WORK REQUIRED =
Your task is to restate the data word for word.

SOURCE EXCERPT =
----------------

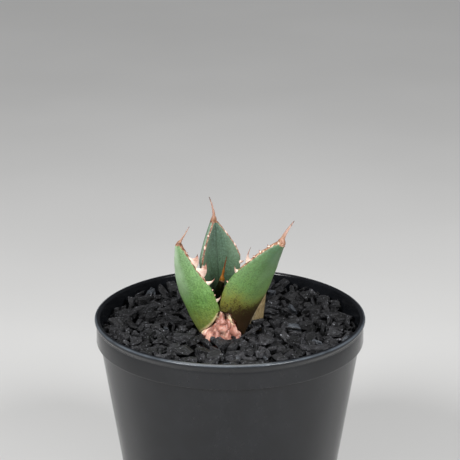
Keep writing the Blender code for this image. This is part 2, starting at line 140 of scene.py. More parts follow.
class Nodes:
    """Adds nodes to a tree. What is given to a node is a socket, or else a number or a triple."""

    def __init__(self, tree):
        self.tree = tree

    def give(self, value, socket):
        if isinstance(value, bpy.types.NodeSocket):
            self.tree.links.new(value, socket)
        elif socket.type == "RGBA":
            socket.default_value = (*value, 1)
        else:
            socket.default_value = value

    def node(self, kind, **inputs):
        node = self.tree.nodes.new(f"ShaderNode{kind}")
        for name, value in inputs.items():
            self.give(value, node.inputs[name.replace("_", " ")])
        return node

    def noise(self, place, scale, detail=3.0, roughness=0.55):
        node = self.node("TexNoise", Vector=place, Scale=scale, Detail=detail, Roughness=roughness)
        return node.outputs["Fac"]

    def ease(self, value, low, high, to_low=0.0, to_high=1.0):
        """Maps low..high smoothly to to_low..to_high."""
        node = self.node("MapRange", Value=value, From_Min=low, From_Max=high, To_Min=to_low, To_Max=to_high)
        node.interpolation_type = "SMOOTHSTEP"
        return node.outputs["Result"]

    def math(self, operation, first, second):
        node = self.node("Math")
        node.operation = operation
        self.give(first, node.inputs[0])
        self.give(second, node.inputs[1])
        return node.outputs["Value"]

    def plus(self, first, second):
        return self.math("ADD", first, second)

    def times(self, first, second):
        return self.math("MULTIPLY", first, second)

    def mix(self, share, first, second):
        node = self.node("Mix")
        node.data_type = "RGBA"
        for value, socket in zip((first, second), [s for s in node.inputs if s.type == "RGBA"]):
            self.give(value, socket)
        self.give(share, node.inputs[0])
        return next(s for s in node.outputs if s.type == "RGBA")

    def ramp(self, value, *stops):
        """A colour ramp: each stop is (place, colour)."""
        node = self.node("ValToRGB", Fac=value)
        elements = node.color_ramp.elements
        while len(elements) < len(stops):
            elements.new(0.5)
        for element, (place, colour) in zip(elements, stops):
            element.position = place
            element.color = (*colour, 1)
        return node.outputs["Color"]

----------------

ANSWER BELOW =
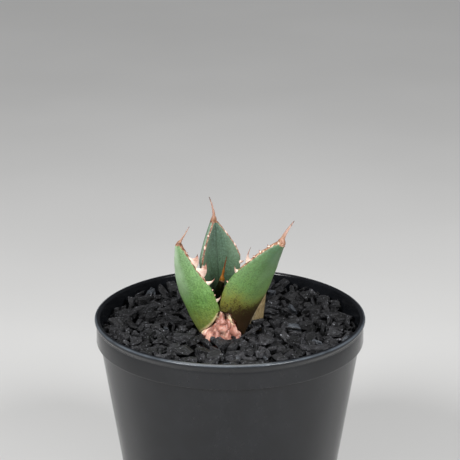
Keep writing the Blender code for this image. This is part 2, starting at line 140 of scene.py. More parts follow.
class Nodes:
    """Adds nodes to a tree. What is given to a node is a socket, or else a number or a triple."""

    def __init__(self, tree):
        self.tree = tree

    def give(self, value, socket):
        if isinstance(value, bpy.types.NodeSocket):
            self.tree.links.new(value, socket)
        elif socket.type == "RGBA":
            socket.default_value = (*value, 1)
        else:
            socket.default_value = value

    def node(self, kind, **inputs):
        node = self.tree.nodes.new(f"ShaderNode{kind}")
        for name, value in inputs.items():
            self.give(value, node.inputs[name.replace("_", " ")])
        return node

    def noise(self, place, scale, detail=3.0, roughness=0.55):
        node = self.node("TexNoise", Vector=place, Scale=scale, Detail=detail, Roughness=roughness)
        return node.outputs["Fac"]

    def ease(self, value, low, high, to_low=0.0, to_high=1.0):
        """Maps low..high smoothly to to_low..to_high."""
        node = self.node("MapRange", Value=value, From_Min=low, From_Max=high, To_Min=to_low, To_Max=to_high)
        node.interpolation_type = "SMOOTHSTEP"
        return node.outputs["Result"]

    def math(self, operation, first, second):
        node = self.node("Math")
        node.operation = operation
        self.give(first, node.inputs[0])
        self.give(second, node.inputs[1])
        return node.outputs["Value"]

    def plus(self, first, second):
        return self.math("ADD", first, second)

    def times(self, first, second):
        return self.math("MULTIPLY", first, second)

    def mix(self, share, first, second):
        node = self.node("Mix")
        node.data_type = "RGBA"
        for value, socket in zip((first, second), [s for s in node.inputs if s.type == "RGBA"]):
            self.give(value, socket)
        self.give(share, node.inputs[0])
        return next(s for s in node.outputs if s.type == "RGBA")

    def ramp(self, value, *stops):
        """A colour ramp: each stop is (place, colour)."""
        node = self.node("ValToRGB", Fac=value)
        elements = node.color_ramp.elements
        while len(elements) < len(stops):
            elements.new(0.5)
        for element, (place, colour) in zip(elements, stops):
            element.position = place
            element.color = (*colour, 1)
        return node.outputs["Color"]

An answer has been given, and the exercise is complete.